How Neotechie Can Help
Neotechie helps organizations design and implement workflow automation for business handoffs that need clearer ownership, fewer delays, and stronger operational control. The team can support process discovery, workflow redesign, RPA and agentic automation, system integration, exception handling, governance reporting, and managed support after launch. Neotechie works across leading RPA and automation platforms, including Automation Anywhere, UiPath, and Microsoft Power Automate. For handoff-heavy processes in finance, HR, operational support, implementation teams, and customer operations, Neotechie focuses on making work visible, accountable, and supportable beyond the first release. Explore Neotechie’s automation services
Conclusion
Workflow automation softwares create value when they make handoffs easier to execute and harder to lose. Leaders should focus on ownership, required evidence, exception paths, and post go-live support before selecting the tool. Better handoffs reduce waiting, rework, escalation noise, and leadership blind spots. If your teams are still using email and spreadsheets to manage cross-functional handoffs, Neotechie can help identify where automation will improve control first.
Frequently Asked Questions
Q. What business handoffs are good candidates for workflow automation?
Good candidates include vendor onboarding, employee onboarding, invoice approval, implementation handovers, change management, and customer issue escalation.

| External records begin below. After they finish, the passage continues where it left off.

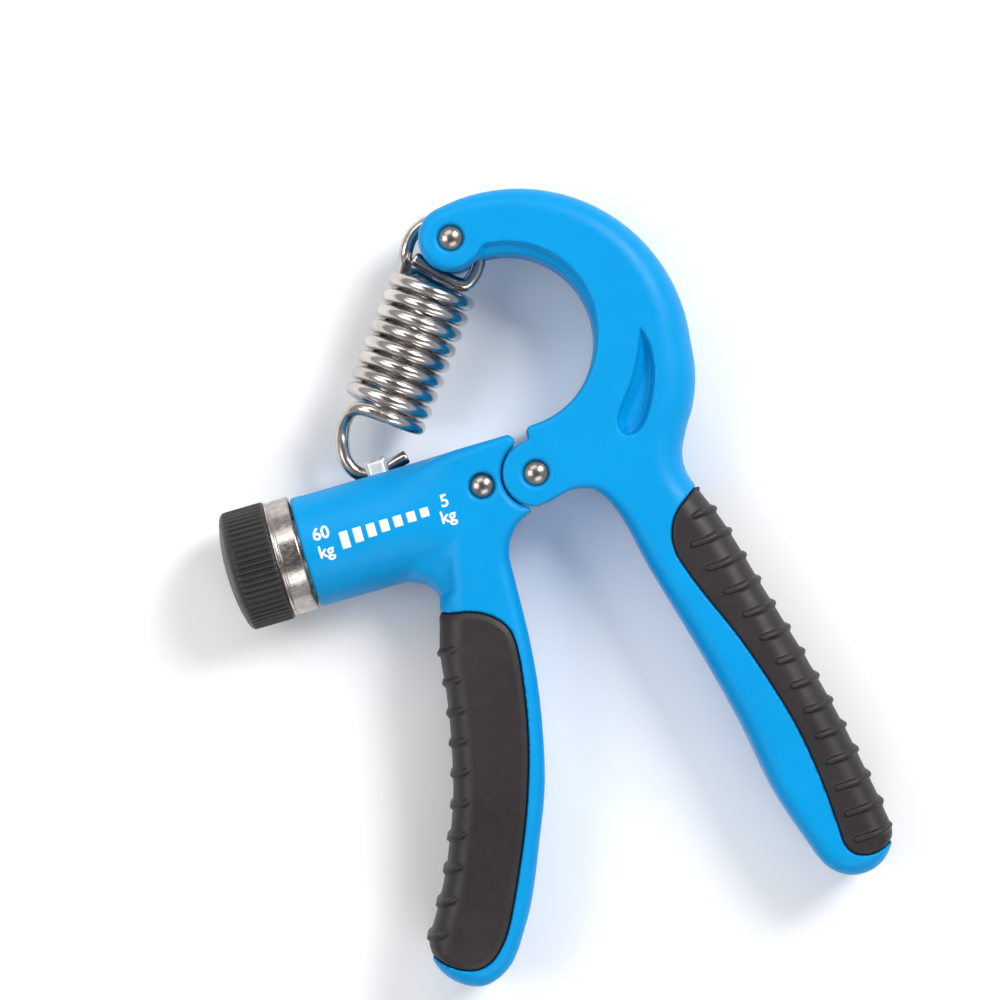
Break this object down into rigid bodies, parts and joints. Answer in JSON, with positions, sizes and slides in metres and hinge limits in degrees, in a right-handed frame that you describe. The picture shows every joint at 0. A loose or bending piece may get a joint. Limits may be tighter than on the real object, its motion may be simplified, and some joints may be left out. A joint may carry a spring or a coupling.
{
  "type": "hand grip strengthener",
  "caption": "Spring-loaded squeeze grip for hand and forearm training, with an arc frame, a pivoting finger lever and a knob on a screw barrel that sets the resistance.",
  "frame": {"origin": "on the hinge axis, in the flat back face of the fixed frame", "axes": "+X along the barrel from the knob to the hinge, +Y from the handles to the arc, +Z from the back face to the front face"},
  "size_m": [0.1096, 0.1441, 0.0224],
  "materials": {
    "blue_plastic": "fine matt, soft touch",
    "black_rubber": "matt overmoulded rubber",
    "knob_plastic": "fine ribbed, satin",
    "ring_chrome": "polished, slightly hazy",
    "rivet_nickel": "polished nickel",
    "spring_steel": "bright nickel plated wire",
    "zinc_steel": "zinc plated",
    "zinc_casting": "bright zinc plated casting",
    "white_nylon": "natural nylon"
  },
  "bodies": {
    "frame": {"fixed_frame": "blue_plastic", "palm_grip": "black_rubber", "hinge_rivet": "rivet_nickel", "anchor_rivet": "rivet_nickel", "hinge_rivet_washer": "zinc_steel", "anchor_rivet_washer": "zinc_steel"},
    "lever": {"lever_housing": "blue_plastic", "finger_grip": "black_rubber", "hinge_tongue": "zinc_steel", "housing_rivet": "rivet_nickel", "housing_rivet_washer": "zinc_steel", "barrel_end_bush": "white_nylon"},
    "knob": {"knob_cap": "knob_plastic", "knob_ring": "ring_chrome", "knob_insert": "white_nylon", "lead_screw": "zinc_steel", "thrust_washer": "zinc_steel", "retaining_clip": "zinc_steel"},
    "carriage": {"carriage_nut": "zinc_casting"},
    "bush": {"anchor_bush": "zinc_steel"},
    "spring_top": {"spring_upper_loop": "spring_steel", "spring_coils": "spring_steel"},
    "spring_low": {"spring_last_turn": "spring_steel"},
    "spring_end": {"spring_hook": "spring_steel"}
  },
  "joints": [
    {"name": "handle_pivot", "type": "hinge", "parent": "frame", "child": "lever", "pos_m": [0, 0, 0.0106], "axis": [0, 0, 1], "range_deg": [0, 36], "stiffness_Nm_per_rad": 12, "springref_deg": -15.47},
    {"name": "knob_spin", "type": "hinge", "parent": "lever", "child": "knob", "pos_m": [-0.055, -0.0022, 0.0106], "axis": [1, 0, 0], "range_deg": [-1440, 3600]},
    {"name": "nut_slide", "type": "slide", "parent": "lever", "child": "carriage", "axis": [1, 0, 0], "range_m": [-0.01001, 0.00401]},
    {"name": "bush_turn", "type": "hinge", "parent": "frame", "child": "bush", "pos_m": [-0.0031, 0.0469, 0.0106], "axis": [0, 0, 1], "range_deg": [-9.17, 3.68]},
    {"name": "spring_swing", "type": "hinge", "parent": "bush", "child": "spring_top", "pos_m": [-0.0031, 0.0469, 0.0106], "axis": [0, 0, 1], "range_deg": [-0.02, 10.91], "deforming": ["spring_upper_loop"]},
    {"name": "spring_stretch", "type": "slide", "parent": "spring_top", "child": "spring_low", "axis": [-0.608, -0.794, 0], "range_m": [-0.00001, 0.01601], "deforming": ["spring_coils", "spring_last_turn"]},
    {"name": "spring_adjust", "type": "slide", "parent": "spring_low", "child": "spring_end", "axis": [-0.608, -0.794, 0], "range_m": [-0.00238, 0.00594], "deforming": ["spring_hook"]}
  ],
  "couplings": [
    {"joint": "nut_slide", "follows": "knob_spin", "m_per_rad": -0.00015915},
    {"joint": "bush_turn", "follows": "knob_spin", "ratio": -0.0025419},
    {"joint": "spring_swing", "follows": "handle_pivot", "ratio": 0.30254},
    {"joint": "spring_stretch", "follows": "handle_pivot", "m_per_rad": 0.025465},
    {"joint": "spring_adjust", "follows": "knob_spin", "m_per_rad": 0.000094302}
  ]
}
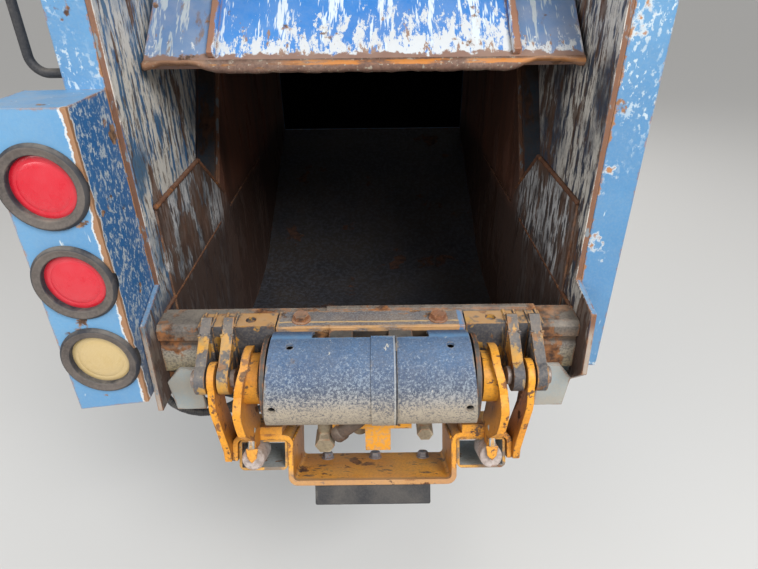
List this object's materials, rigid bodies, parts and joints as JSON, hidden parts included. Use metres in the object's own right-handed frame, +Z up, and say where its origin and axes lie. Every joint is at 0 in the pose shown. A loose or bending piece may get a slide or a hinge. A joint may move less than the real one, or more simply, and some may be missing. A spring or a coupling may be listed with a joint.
{
  "type": "garbage truck tailgate",
  "caption": "Rear-loading hopper tailgate of a narrow refuse body, with sliding packer, sweep blade, lamps and cart tipper.",
  "frame": {"origin": "middle of the top hinge axis, between the two hinge lugs", "axes": "+X along the hinge axis to the right seen from behind, +Y forward to the body, +Z up"},
  "size_m": [0.938, 1.7085, 2.2473],
  "materials": {
    "wall_paint": "scratched paint over rusty steel",
    "body_paint": "faded light blue paint",
    "sill_steel": "worn grey and rusty steel",
    "packer_paint": "blue paint, scratched and rusty at the edge",
    "worn_steel": "bare worn steel",
    "cylinder_paint": "black paint",
    "rod_chrome": "chromed rod",
    "lens_red": "red lens",
    "lens_clear": "yellowed clear lens",
    "black_rubber": "weathered rubber",
    "guard_paint": "dusty black paint",
    "tipper_yellow": "yellow paint, worn",
    "fitting_steel": "dusty plated steel"
  },
  "bodies": {
    "root": {"actuator_guard": "guard_paint", "grab_handle": "black_rubber", "hinge_lugs": "body_paint", "hood_panel": "body_paint", "hopper_floor": "wall_paint", "hydraulic_fittings": "fitting_steel", "hydraulic_hoses": "black_rubber", "lamp_box": "body_paint", "lamp_bracket": "sill_steel", "lamp_grommets": "black_rubber", "latch_lugs": "body_paint", "left_post": "body_paint", "left_side_wall": "wall_paint", "left_slide_track": "body_paint", "pivot_bolts": "worn_steel", "rear_sill": "sill_steel", "reverse_lamp": "lens_clear", "right_post": "body_paint", "right_side_wall": "wall_paint", "right_slide_track": "body_paint", "seal_frame": "body_paint", "sill_gussets": "sill_steel", "slide_rods": "rod_chrome", "stop_lamp": "lens_red", "tail_lamp": "lens_red", "tipper_actuator": "guard_paint", "tipper_brackets": "tipper_yellow", "tipper_mount_bar": "sill_steel", "upper_beam": "body_paint", "wear_liners": "wall_paint"},
    "slide": {"slide_panel": "packer_paint", "cylinder_anchors": "packer_paint", "sweep_pin": "worn_steel", "slide_shoes": "worn_steel", "slide_barrels": "cylinder_paint", "sweep_barrels": "cylinder_paint"},
    "sweep": {"sweep_panel": "packer_paint", "sweep_horns": "packer_paint", "sweep_lip": "worn_steel"},
    "sweep_rods": {"sweep_rods": "rod_chrome"},
    "tipper": {"drive_arms": "tipper_yellow", "outer_arms": "tipper_yellow", "tipper_saddle": "tipper_yellow", "pocket_tubes": "tipper_yellow", "saddle_studs": "worn_steel", "saddle_buffer": "black_rubber"}
  },
  "joints": [
    {"name": "packer_slide", "type": "slide", "parent": "root", "child": "slide", "axis": [0, -0.5299, -0.848], "range_m": [-0.25, 0.289]},
    {"name": "packer_sweep", "type": "hinge", "parent": "slide", "child": "sweep", "pos_m": [0, -0.627, -1.15], "axis": [1, 0, 0], "range_deg": [0, 95]},
    {"name": "sweep_rod_travel", "type": "slide", "parent": "slide", "child": "sweep_rods", "axis": [0, -0.5299, -0.848], "range_m": [0, 0.285]},
    {"name": "tipper_swing", "type": "hinge", "parent": "root", "child": "tipper", "pos_m": [0.005, -1.57, -1.87], "axis": [-1, 0, 0], "range_deg": [0, 150]}
  ],
  "couplings": [
    {"joint": "sweep_rod_travel", "follows": "packer_sweep", "m_per_rad": 0.169}
  ]
}
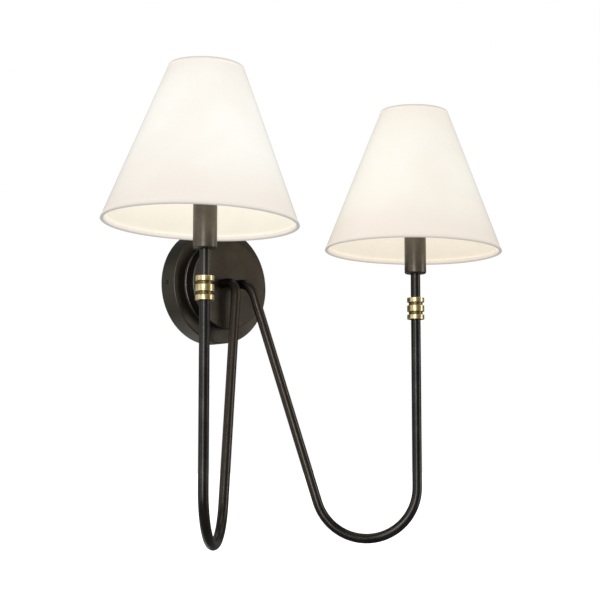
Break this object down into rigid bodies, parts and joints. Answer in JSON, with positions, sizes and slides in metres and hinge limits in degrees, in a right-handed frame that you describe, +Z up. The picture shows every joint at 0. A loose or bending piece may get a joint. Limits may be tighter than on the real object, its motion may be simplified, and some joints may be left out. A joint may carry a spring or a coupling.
{
  "type": "double arm wall sconce",
  "caption": "Wall light with a stepped round canopy, bent tube arms dropping in a U and rising to ringed brass collars, socket cups and lit tapered cloth shades.",
  "frame": {"origin": "centre of the canopy's back face, on the wall", "axes": "+Z up, +Y into the wall, +X to the viewer's right"},
  "size_m": [0.4769, 0.2753, 0.4656],
  "materials": {
    "bronze": "dark bronze satin lacquer",
    "brass": "turned and polished, clear lacquer",
    "plain_brass": "stamped, bright",
    "shade_cloth": "off-white linen cloth on a translucent liner",
    "shade_binding": "rolled linen binding",
    "ring_wire": "white-plated wire",
    "bulb_glass": "frosted",
    "filament": "glowing filament post",
    "holder_moulding": "moulded phenolic",
    "lead_sleeve": "soft sleeve",
    "plated_steel": "zinc plated",
    "ground_green": "green earthing screw",
    "connector_moulding": "moulded twist-on caps"
  },
  "bodies": {
    "wall_frame": {"mounting_bracket": "plated_steel", "ground_screw": "ground_green", "canopy": "bronze", "canopy_rim_screws": "bronze", "boss_cap": "bronze", "boss_screws": "plated_steel", "arm_washers": "plated_steel", "arm_lock_nuts": "plated_steel", "cup_lock_nuts": "plated_steel", "wire_connectors": "connector_moulding", "arm_left": "bronze", "lead_left": "lead_sleeve", "collar_left": "brass", "stem_left": "bronze", "cup_left": "bronze", "holder_yoke_left": "plated_steel", "holder_body_left": "holder_moulding", "holder_shell_left": "plain_brass", "holder_contact_left": "plain_brass", "arm_right": "bronze", "lead_right": "lead_sleeve", "collar_right": "brass", "stem_right": "bronze", "cup_right": "bronze", "holder_yoke_right": "plated_steel", "holder_body_right": "holder_moulding", "holder_shell_right": "plain_brass", "holder_contact_right": "plain_brass"},
    "bulb_left": {"bulb_base_left": "plain_brass", "bulb_eyelet_left": "plain_brass", "bulb_glass_left": "bulb_glass", "bulb_filament_left": "filament"},
    "clip_left": {"bulb_clip_left": "ring_wire"},
    "shade_left": {"shade_left": "shade_cloth", "shade_bottom_ring_left": "ring_wire", "shade_top_ring_left": "ring_wire", "shade_bottom_trim_left": "shade_binding", "shade_top_trim_left": "shade_binding", "shade_bar_left": "ring_wire"},
    "bulb_right": {"bulb_base_right": "plain_brass", "bulb_eyelet_right": "plain_brass", "bulb_glass_right": "bulb_glass", "bulb_filament_right": "filament"},
    "clip_right": {"bulb_clip_right": "ring_wire"},
    "shade_right": {"shade_right": "shade_cloth", "shade_bottom_ring_right": "ring_wire", "shade_top_ring_right": "ring_wire", "shade_bottom_trim_right": "shade_binding", "shade_top_trim_right": "shade_binding", "shade_bar_right": "ring_wire"}
  },
  "joints": [
    {"name": "bulb_turn_left", "type": "hinge", "parent": "wall_frame", "child": "bulb_left", "pos_m": [-0.142, -0.18, 0.083], "axis": [0, 0, 1], "range_deg": [0, 1620]},
    {"name": "shade_lift_left", "type": "slide", "parent": "bulb_left", "child": "clip_left", "axis": [0, 0, 1], "range_m": [0, 0.135]},
    {"name": "shade_tilt_left", "type": "hinge", "parent": "clip_left", "child": "shade_left", "pos_m": [-0.142, -0.18, 0.179], "axis": [0, 1, 0], "range_deg": [-14.3, 9.7]},
    {"name": "bulb_turn_right", "type": "hinge", "parent": "wall_frame", "child": "bulb_right", "pos_m": [0.142, -0.18, 0.083], "axis": [0, 0, 1], "range_deg": [0, 1620]},
    {"name": "shade_lift_right", "type": "slide", "parent": "bulb_right", "child": "clip_right", "axis": [0, 0, 1], "range_m": [0, 0.135]},
    {"name": "shade_tilt_right", "type": "hinge", "parent": "clip_right", "child": "shade_right", "pos_m": [0.142, -0.18, 0.179], "axis": [0, 1, 0], "range_deg": [-13.3, 10.7]}
  ]
}
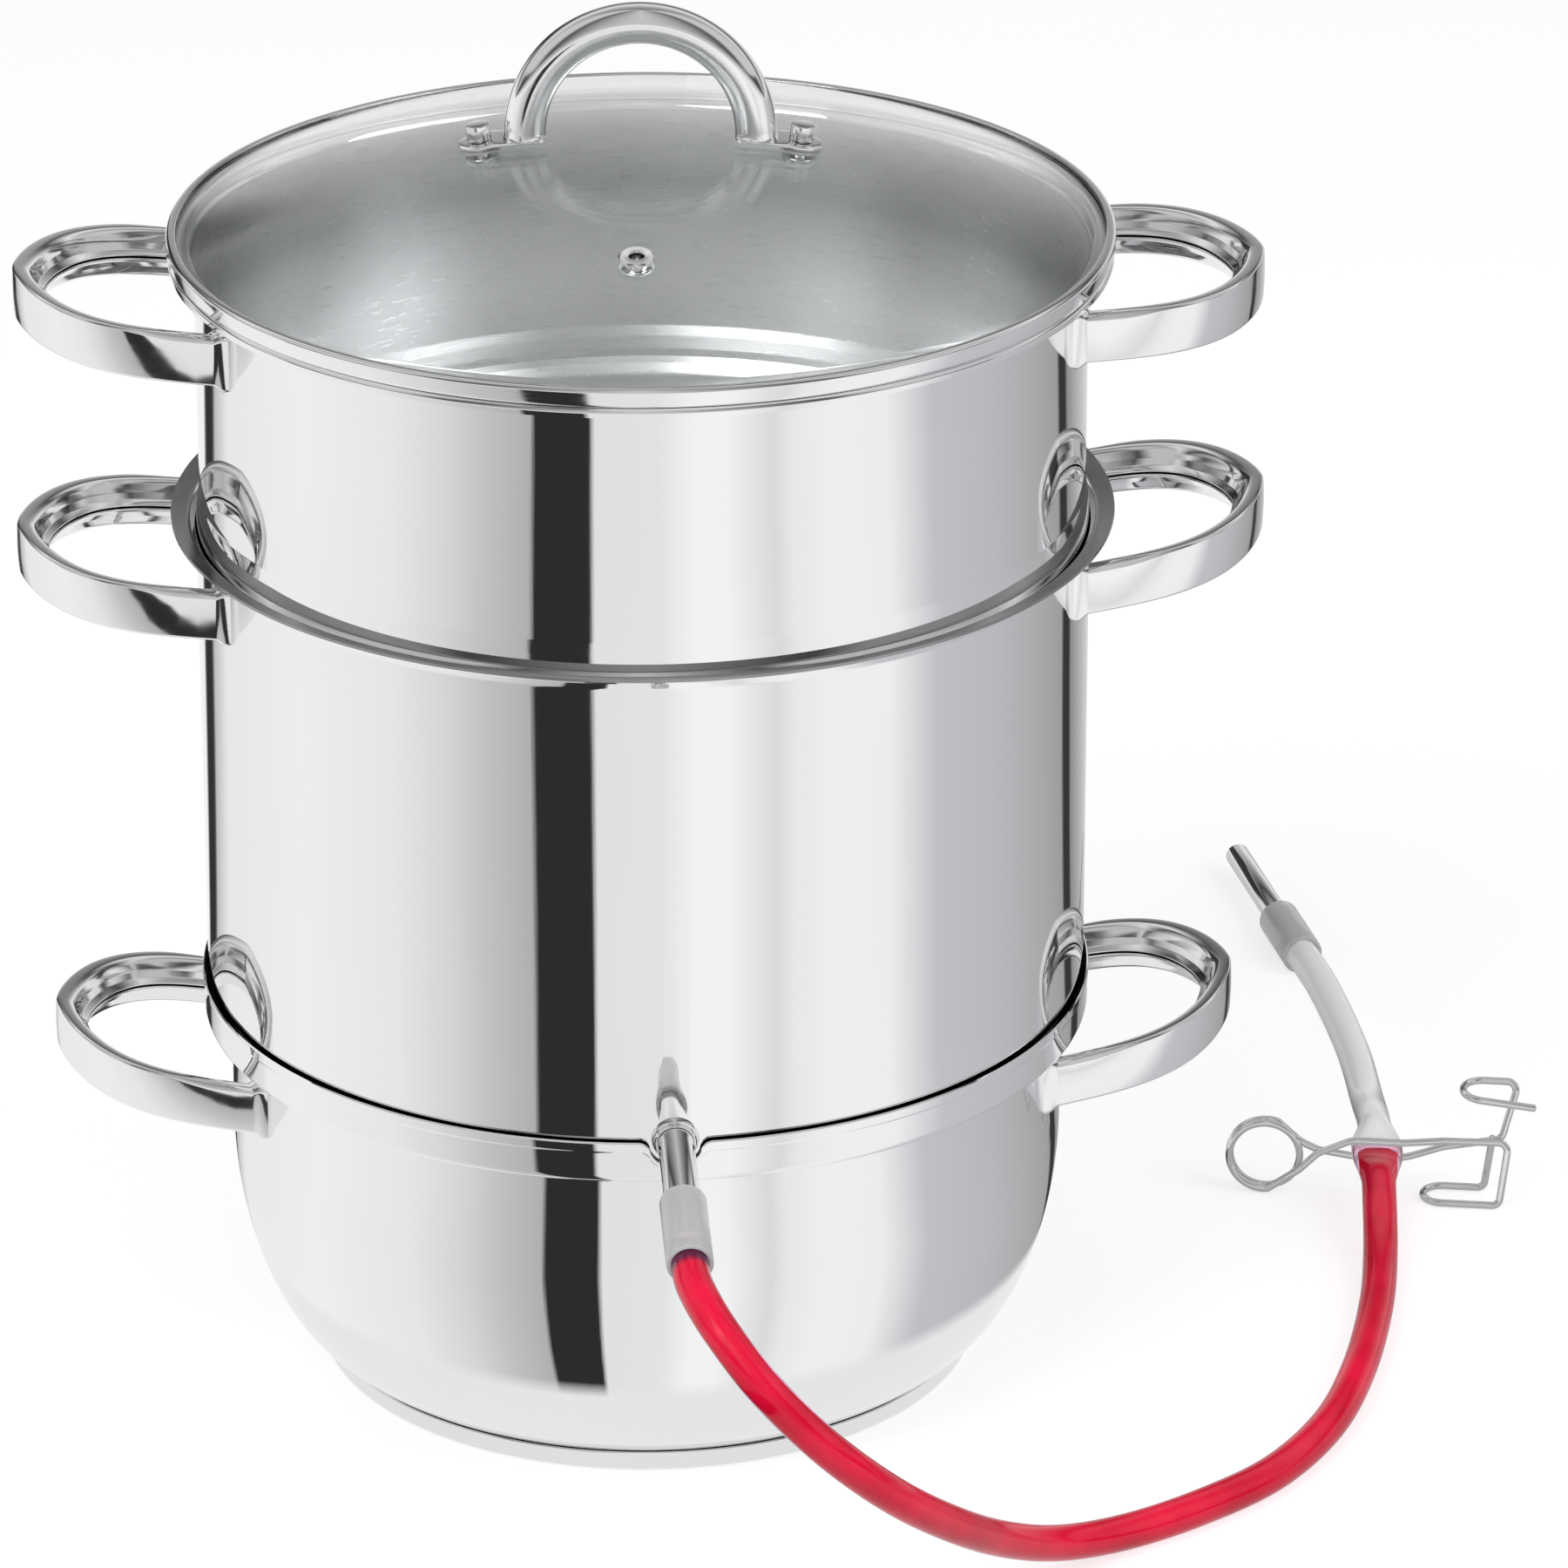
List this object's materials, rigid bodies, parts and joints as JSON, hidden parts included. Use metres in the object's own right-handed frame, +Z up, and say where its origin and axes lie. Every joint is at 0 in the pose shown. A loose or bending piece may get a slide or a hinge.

These workflows benefit from clear ownership, required evidence, status visibility, and escalation rules.
Q. Do workflow automation softwares replace human approvals?
They do not need to replace human approvals. They should make approvals easier to route, track, document, and escalate when required.
Q. Why do automated handoffs still fail?
They fail when the workflow does not reflect real decision rules, exceptions, ownership, or system dependencies. Poor documentation and weak support after go-live also cause automated handoffs to degrade over time.